Time for a ‘new Copernican revolution’

WelCom March 2021 In his annual foreign policy address, Pope Francis exhorted global governments to emerge from the coronavirus pandemic focused on creating a fairer market economy, addressing the rapidly…

WelCom March 2021

Pope Francis addresses diplomats during an audience in the Hall of Blessings at the Vatican in February.
Photo: CNS/Vatican Media

In his annual foreign policy address, Pope Francis exhorted global governments to emerge from the coronavirus pandemic focused on creating a fairer market economy, addressing the rapidly escalating dangers of climate change, and providing basic healthcare to their citizens.

In his address, on 8 February 2021 to the 183 ambassadors accredited to the Holy See, the pontiff said the pandemic had shone a light on the crises facing the world and ‘set before us a choice: either to continue on the road we have followed until now, or to set out on a new path.’

Among the elements Francis said would mark that new path were: universal access to basic healthcare; equitable distribution of coronavirus vaccines; an effective agreement at the next UN Climate Change Conference being held in Glasgow in November this year; and a rethinking of the relationship between individuals and the economy. 

On the last point, the Pope likened the need for changes to the global market system as akin to the 17th-century realisation that the earth revolved around the sun, saying it is time ‘for a kind of “new Copernican revolution” that can put the economy at the service of men and women, not vice versa.’

The Pope stressed that fraternity is the cure for the numerous crises unleashed by the pandemic and for other problems affecting the world, the most serious of which is ‘the crisis of human relationships, as the expression of a general anthropological crisis, dealing with the very conception of the human person and his or her transcendent dignity’. 

‘I am convinced that fraternity is the true cure for the pandemic and the many evils that have affected us. Along with vaccines, fraternity and hope are, as it were, the medicine we need in today’s world,’ the Pope said.

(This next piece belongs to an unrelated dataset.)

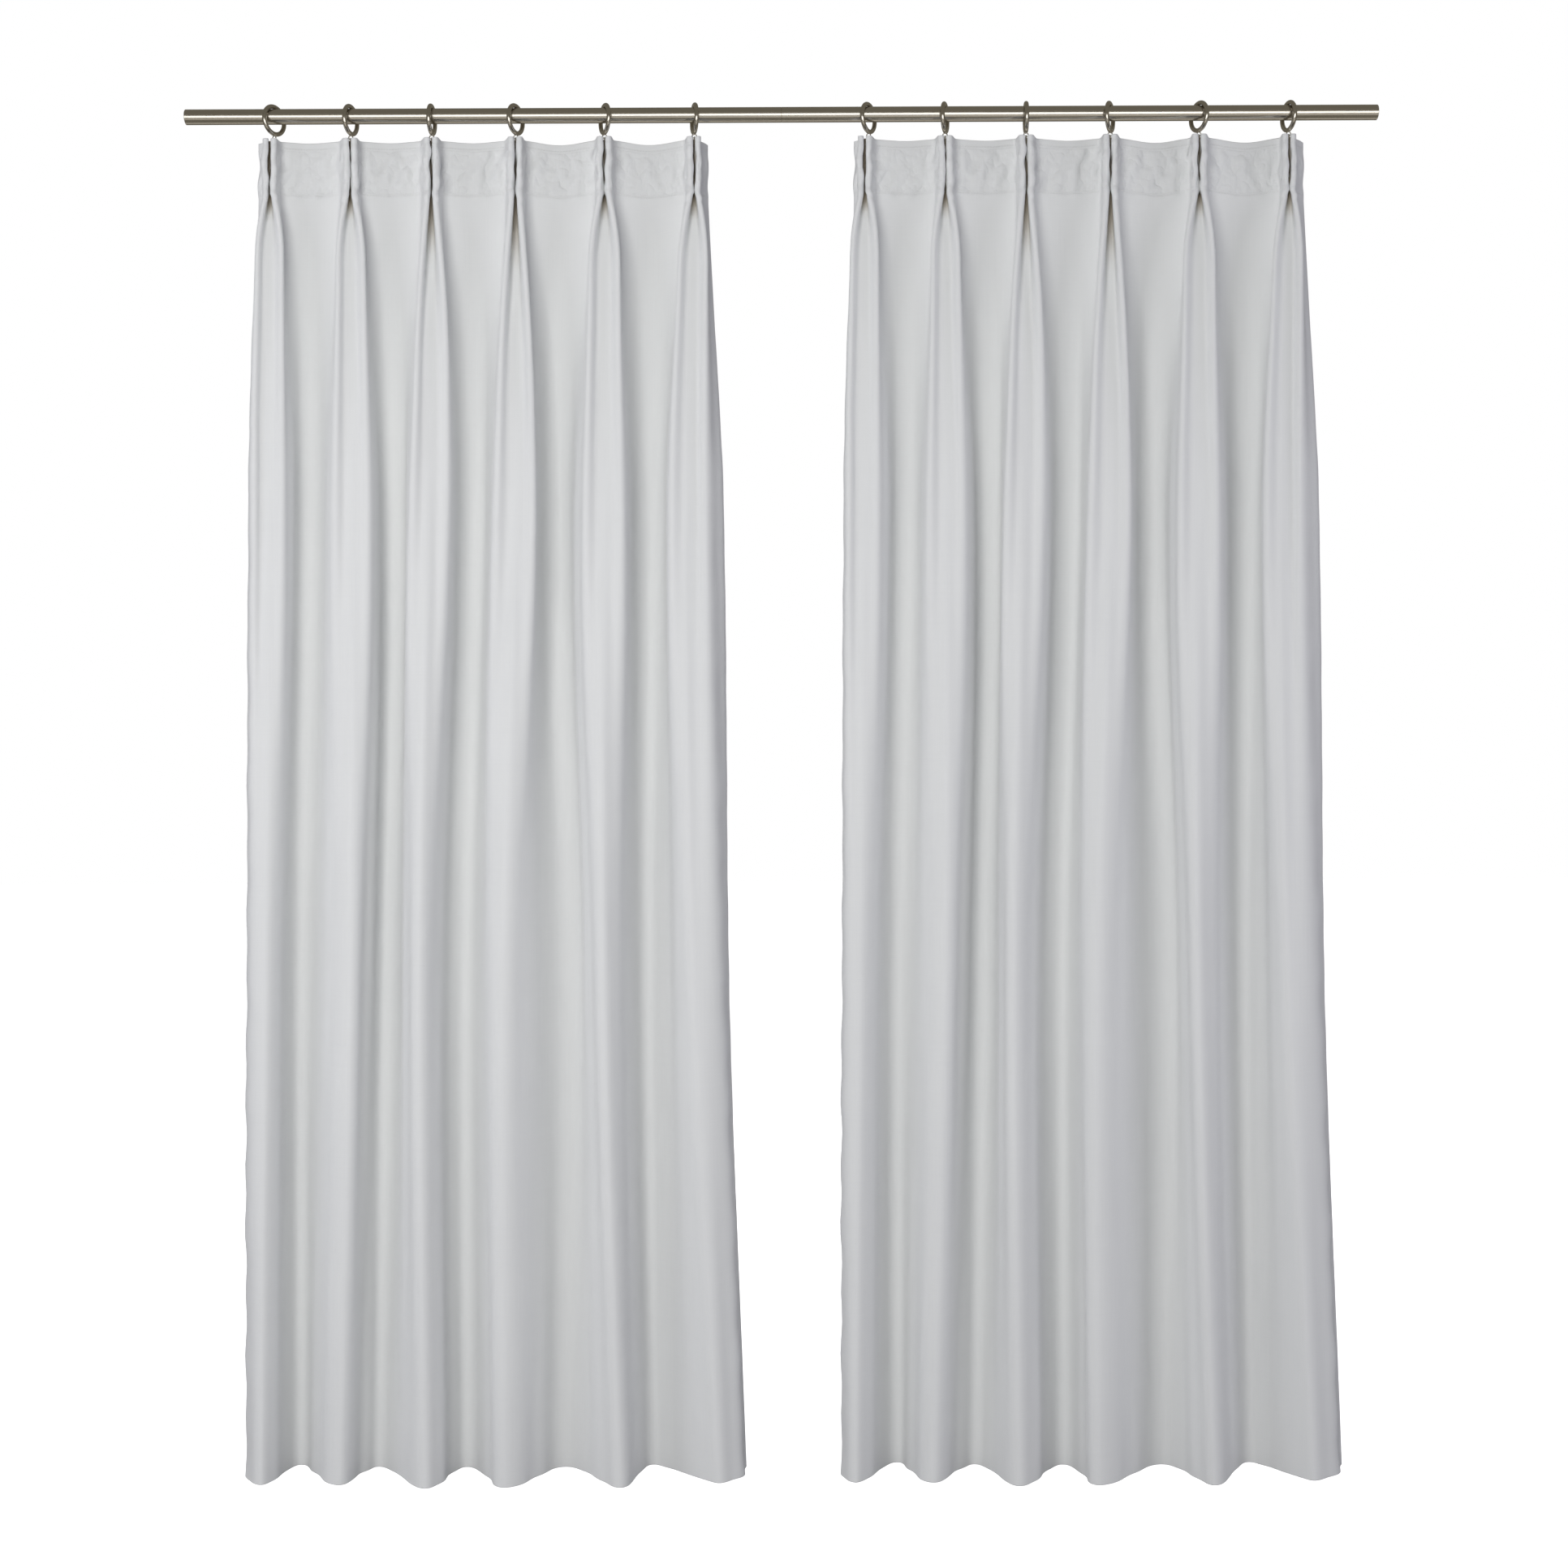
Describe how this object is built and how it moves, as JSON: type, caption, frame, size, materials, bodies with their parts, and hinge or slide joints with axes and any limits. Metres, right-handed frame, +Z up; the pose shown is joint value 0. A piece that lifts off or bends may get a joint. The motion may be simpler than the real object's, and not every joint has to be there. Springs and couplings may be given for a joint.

The address was held in a larger hall at the Vatican than usual to allow for social distancing among the approximately 80 ambassadors who attended. 

The Pope said the world is facing crises in five interlocking areas: in health; on the environment; on economic and social issues; in politics; and in human relationships.

The crisis in politics, he said, is ‘much deeper’ than the other crises, resulting in ‘the increase in political conflicts and the difficulty, if not actually the inability, to seek common and shared solutions to the problems afflicting our world’.

‘This has been a growing trend, one that is becoming more and more widespread also in countries with a long tradition of democracy,’ he said.

The Pope also addressed the recent military coup in Myanmar, calling on the nation’s imprisoned political leaders to be ‘promptly released’. Among other areas of concern, Francis mentioned conflicts in Syria, the Central African Republic, Libya, Lebanon and the conflict between Israelis and Palestinians.